Why per-merchant, from day one

We made one architectural choice that's worth defending: each merchant gets a model trained only on their own store's data. There is no pooled cross-merchant training set. There is no shared centroid we move toward.

The reasoning is structural, not philosophical. A supplement brand's bargain hunter behaves differently from a luxury watch brand's bargain hunter. Pooling them produces a model that's bad at both. The signal that matters is the merchant's own data, and the only way to use it cleanly is to keep it isolated.

The trade-off is that new merchants take a few weeks of traffic to reach calibrated confidence intervals. We accept that trade-off because the alternative, importing a centroid from someone else's store, is worse for the merchants we care most about. A specialist store gets a specialist model.

05

What the merchant actually does with this

Three operational decisions improve with session-one CLV.

Ad spend prioritisation. When a visitor lands from a paid channel, the cost of acquisition is real. If session-one CLV is high, the merchant can extend the customer-acquisition window. If it's low, the merchant can cap spend on the cohort that channel produces. Most retargeting decisions in 2026 are still made by people relying on conversion rate, which is the wrong metric. Predicted CLV is the right one.

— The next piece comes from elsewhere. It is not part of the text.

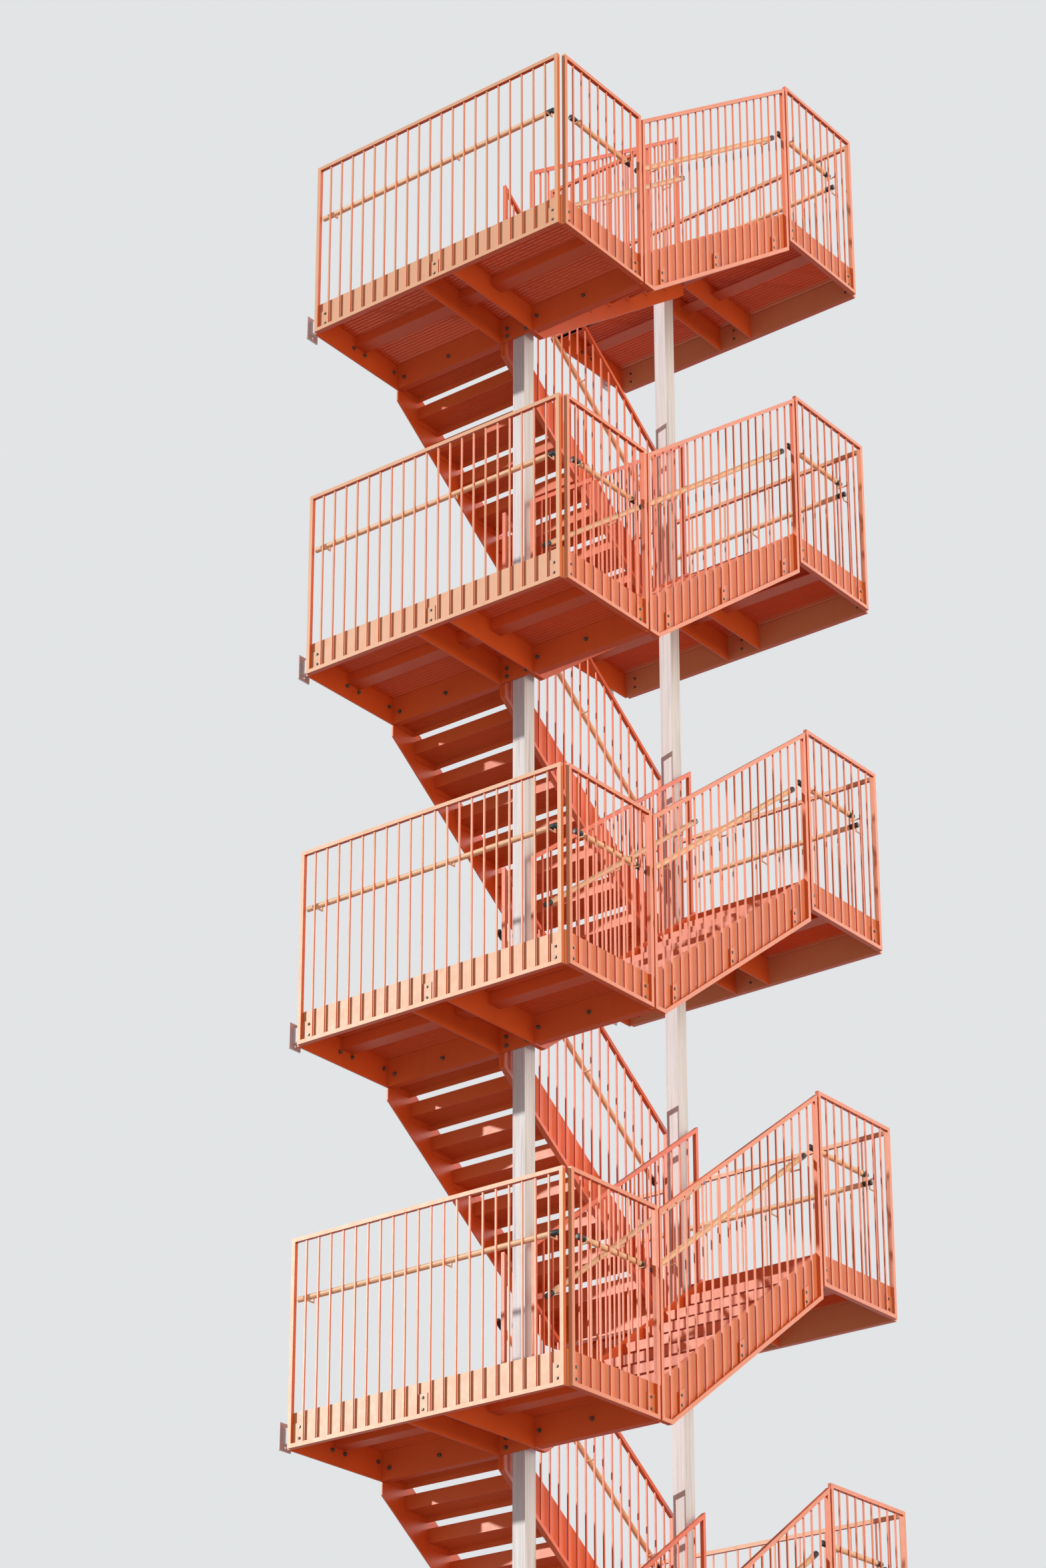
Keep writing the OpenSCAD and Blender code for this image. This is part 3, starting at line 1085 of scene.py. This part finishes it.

Lookalike audience construction. Knowing which behavioural archetypes convert at the highest predicted CLV lets the merchant build lookalike audiences from the right seed. A merchant whose loyalists buy four times a year produces a different lookalike than a merchant whose bargain hunters buy once. The seed selection is the leverage point. Predicted CLV identifies the seed.

Cart recovery decisions. Not every abandoned cart deserves a recovery flow. A high-CLV cart abandonment is worth a personalised follow-up. A low-CLV cart abandonment is worth either nothing or a single, generic prompt. Spending recovery effort uniformly is wasteful. Predicted CLV makes the spending decision rational.

The point of forecasting isn't to be right about every shopper. It's to be useful at the moment a decision has to be made, which is almost always before the data is in.